He went for a nap after lunch. He was under doctor's orders to take a nap every day. The doctor hoped that this would relieve a complaint that Billy had: Every so often, for no apparent reason, Billy Pilgrim would find himself weeping. Nobody ever caught Billy doing it. Only the doctor knew. It was an extremely quiet thing Billy did, and not very moist.
Strange. I just read this little passage from Slaughterhouse, and it struck home. Hard. In the last few weeks, I've found myself similarly weepy, like Billy. I've tried to figure out the reason for this "complaint," as Vonnegut terms it. I haven't been sleeping well, so that could be the reason. It's crunch time in the semester, and I'm a little overwhelmed with school work (grading and such). I'm still trying to get my footing as Poet Laureate of the Upper Peninsula. Another possibility: I work with my best friend, and she recently took another job. So she's leaving. Finally, I've been thinking a whole lot about my sister who died. A lot.

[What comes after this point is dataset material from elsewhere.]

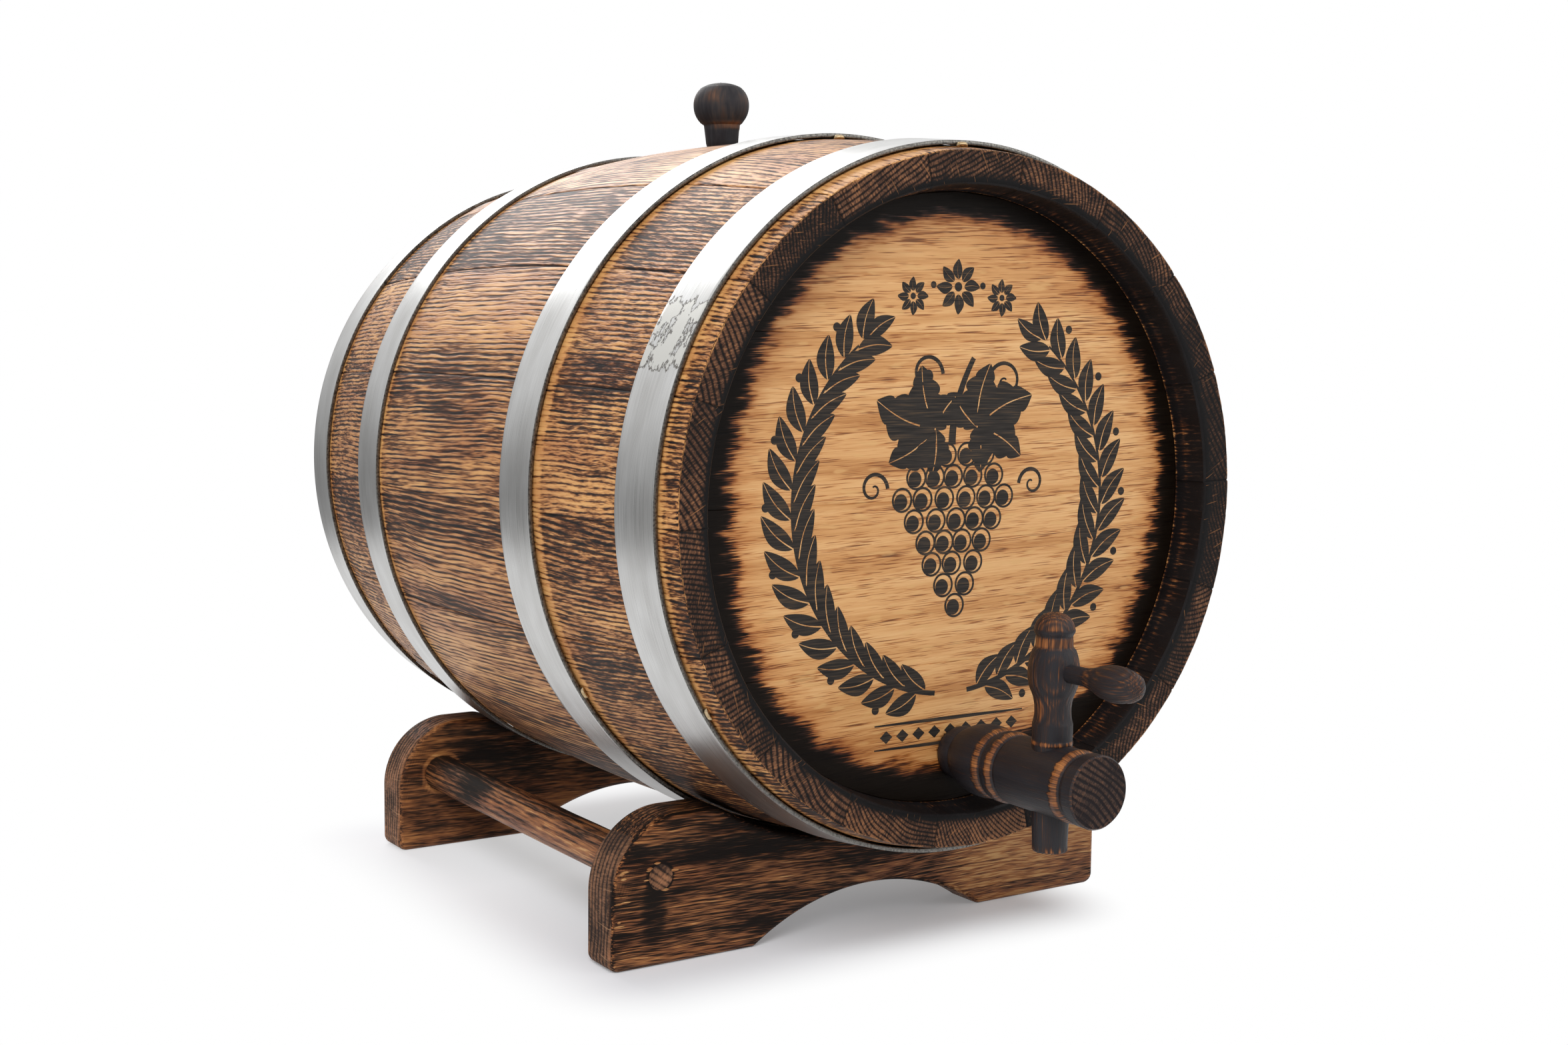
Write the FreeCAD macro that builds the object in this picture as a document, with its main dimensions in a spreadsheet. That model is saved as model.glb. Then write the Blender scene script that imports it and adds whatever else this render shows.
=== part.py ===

On Monday night, as I was driving home from work after teaching my night class, I passed the cemetery where my sister is buried. Out of the blue, I started weeping, thinking how proud she would have been of my recent accomplishments--promotion at the university, Poet Laureate. That little crying jag lasted about twenty minutes, until I pulled into my driveway. It wasn't a quiet thing, like Billy Pilgrim. It was ugly.
Perhaps I should take the advice of Billy's doctor and nap every day. I don't know when I would do that. My life during the week doesn't really allow for breaks, let alone naps. Frankly, even if I got to bed at 8 p.m., I don't think it would make a whole lot of difference when it comes to this problem.
I don't think that I'll be able to figure out the root cause of my bouts of tears. It could be a combination of all the things I listed above. Or it could be none of them. All I know is that a nap sounds really good to me right now.
Saint Marty is thankful for having things to cry about. It means that he's alive.